En 1729, le premier volume d'un livre d'un genre absolument nouveau paraît à Paris : il est aujourd'hui connu comme le Recueil Crozat. En 1721, le Régent, Philippe II d'Orléans, avait proposé à son ami, le collectionneur et mécène Pierre Crozat, l'idée d'un recueil d'estampes d'après les plus beaux tableaux italiens figurant dans les collections françaises. Le comité éditorial était composé par Pierre Crozat, passionné d'art italien, et par deux jeunes connaisseurs destinés à devenir les maîtres du goût français : le comte de Caylus, antiquaire et graveur, et Pierre Jean Mariette (1694-1774), marchand d'estampes installé rue Saint-Jacques à Paris. Crozat s'occupa de la coordination de l'entreprise et surtout de l'exécution complexe des estampes de reproduction, confiée à trente-six graveurs différents. Caylus participa en qualité de graveur des plus beaux dessins de la Renaissance italienne, Pierre Jean Mariette écrivit tous les textes : l'introduction de l'ouvrage, les vies des peintres et les analyses stylistiques des tableaux reproduits. Francis Haskell a souligné dans La Difficile Naissance du livre d'art (1992) l'importance du Recueil Crozat, sans doute le premier livre d'art, véritable ancêtre des catalogues illustrés actuels.
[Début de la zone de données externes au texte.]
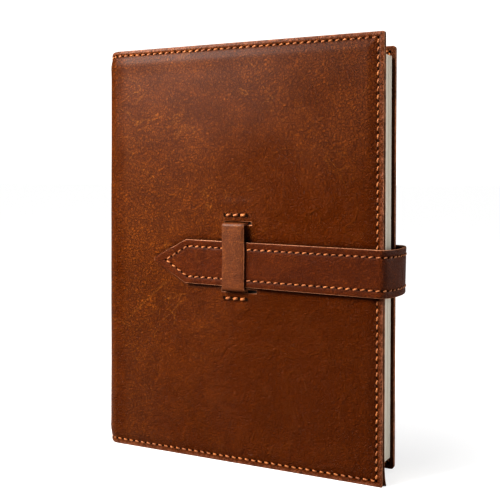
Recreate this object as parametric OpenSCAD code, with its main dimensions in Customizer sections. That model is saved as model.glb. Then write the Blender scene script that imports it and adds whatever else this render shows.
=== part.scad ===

Mariette consacra le reste de son existence à l'histoire de l'art. Le marchand d'estampes s'était transformé en écrivain d'art. Les centaines de pages de l'Abecedario, édition partielle et posthume (1851-1860) des écrits de Mariette, sont le résultat de cette métamorphose.

Le rapport texte-image

Le Recueil comprend deux tomes, le premier « contenant l'école romaine » parut en 1729, et le second, « contenant la suite de l'école romaine et l'école vénitienne », en 1742. Les deux tomes n'étaient qu'une partie d'un projet beaucoup plus vaste, jamais réalisé, consacré aux écoles italiennes de peinture, qui devait comprendre aussi l'école bolonaise, l'école florentine, l'école lombarde, l'école génoise, l'école siennoise et l'école napolitaine. Une longue Préface de Mariette nous explique les objectifs du livre. Le premier, vivement revendiqué par l'auteur, est le désir de conserver par l'illustration des objets merveilleux et fragiles. « Ainsi dans le dessein de faire connoistre à tout le monde, & de conserver pour la posterité les chefs-d'oeuvre de la Peinture qui subsistent encore aujourd'huy, on a crû qu'il falloit necessairement avoir recours à la Graveure, & faire une espece de corps d'Ouvrage des Estampes gravées d'après les Tableaux des bons Peintres. » La connaissance de l'art italien hors de l'Italie reposait surtout sur les estampes dites de traduction. Les gravures ne sont pas toujours fidèles aux originaux – dit Mariette – ce sont plutôt des « équivalents » : elles doivent donc être interprétées. Le manque de « flegme » des graveurs italiens et « un certain goût du terroir » des graveurs flamands sont les raisons qui portent Mariette à considérer les graveurs français comme les plus parfaits traducteurs de l'art italien. Pour la première fois dans un texte d'histoire de l'art, une relation très étroite est établie entre les textes, les dessins, les tableaux originaux et les reproductions. Seule l'utilisation correcte et consciente des instruments du connaisseur – histoire, tableaux, dessins, gravures – permet une lecture du style, c'est-à-dire de la pensée de l'artiste. La nouveauté de la méthode proposée par le Recueil réside dans la possibilité de vérifier les affirmations écrites directement sur les images. Le lecteur du Recueil est aussi le spectateur d'un genre particulier de musée, le musée de papier,[...]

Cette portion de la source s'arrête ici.